WHAT IS BEING ASKED | Gather each line in the entries that includes the string "materials".

STORED ROWS |
•••••

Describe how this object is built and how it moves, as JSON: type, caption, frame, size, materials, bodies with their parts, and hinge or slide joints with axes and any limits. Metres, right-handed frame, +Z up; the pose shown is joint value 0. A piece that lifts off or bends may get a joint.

•••••

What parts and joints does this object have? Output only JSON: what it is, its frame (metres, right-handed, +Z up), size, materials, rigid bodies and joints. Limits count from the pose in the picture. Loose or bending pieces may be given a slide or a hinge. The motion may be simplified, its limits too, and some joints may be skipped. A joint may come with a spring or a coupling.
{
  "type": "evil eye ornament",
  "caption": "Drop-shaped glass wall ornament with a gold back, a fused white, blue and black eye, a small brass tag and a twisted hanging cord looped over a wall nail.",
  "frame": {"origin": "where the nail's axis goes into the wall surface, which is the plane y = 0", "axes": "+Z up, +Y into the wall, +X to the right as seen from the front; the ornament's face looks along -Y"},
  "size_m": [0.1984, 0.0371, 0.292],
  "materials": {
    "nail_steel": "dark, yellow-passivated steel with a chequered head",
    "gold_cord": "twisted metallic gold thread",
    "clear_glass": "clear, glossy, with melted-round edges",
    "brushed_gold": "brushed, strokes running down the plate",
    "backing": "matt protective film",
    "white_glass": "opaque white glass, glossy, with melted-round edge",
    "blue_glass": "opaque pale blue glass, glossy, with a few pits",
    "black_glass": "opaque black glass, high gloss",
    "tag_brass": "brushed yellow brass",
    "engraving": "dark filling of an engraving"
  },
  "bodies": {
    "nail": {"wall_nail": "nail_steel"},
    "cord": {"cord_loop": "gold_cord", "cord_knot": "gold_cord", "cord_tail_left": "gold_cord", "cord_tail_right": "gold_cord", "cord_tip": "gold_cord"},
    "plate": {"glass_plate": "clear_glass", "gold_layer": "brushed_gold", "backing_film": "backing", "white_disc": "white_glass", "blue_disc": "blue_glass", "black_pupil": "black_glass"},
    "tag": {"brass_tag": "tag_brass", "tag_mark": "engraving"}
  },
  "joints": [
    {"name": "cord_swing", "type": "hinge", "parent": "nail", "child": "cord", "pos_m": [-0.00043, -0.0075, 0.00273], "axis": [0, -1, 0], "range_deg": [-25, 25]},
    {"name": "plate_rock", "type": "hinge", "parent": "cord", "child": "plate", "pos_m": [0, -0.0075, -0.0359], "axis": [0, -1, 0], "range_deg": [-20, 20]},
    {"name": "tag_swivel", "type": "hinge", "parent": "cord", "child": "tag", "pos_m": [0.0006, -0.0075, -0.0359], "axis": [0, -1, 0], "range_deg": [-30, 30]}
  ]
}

•••••

CORRECT ANSWER |
Describe how this object is built and how it moves, as JSON: type, caption, frame, size, materials, bodies with their parts, and hinge or slide joints with axes and any limits. Metres, right-handed frame, +Z up; the pose shown is joint value 0. A piece that lifts off or bends may get a joint.
What parts and joints does this object have? Output only JSON: what it is, its frame (metres, right-handed, +Z up), size, materials, rigid bodies and joints. Limits count from the pose in the picture. Loose or bending pieces may be given a slide or a hinge. The motion may be simplified, its limits too, and some joints may be skipped. A joint may come with a spring or a coupling.
  "materials": {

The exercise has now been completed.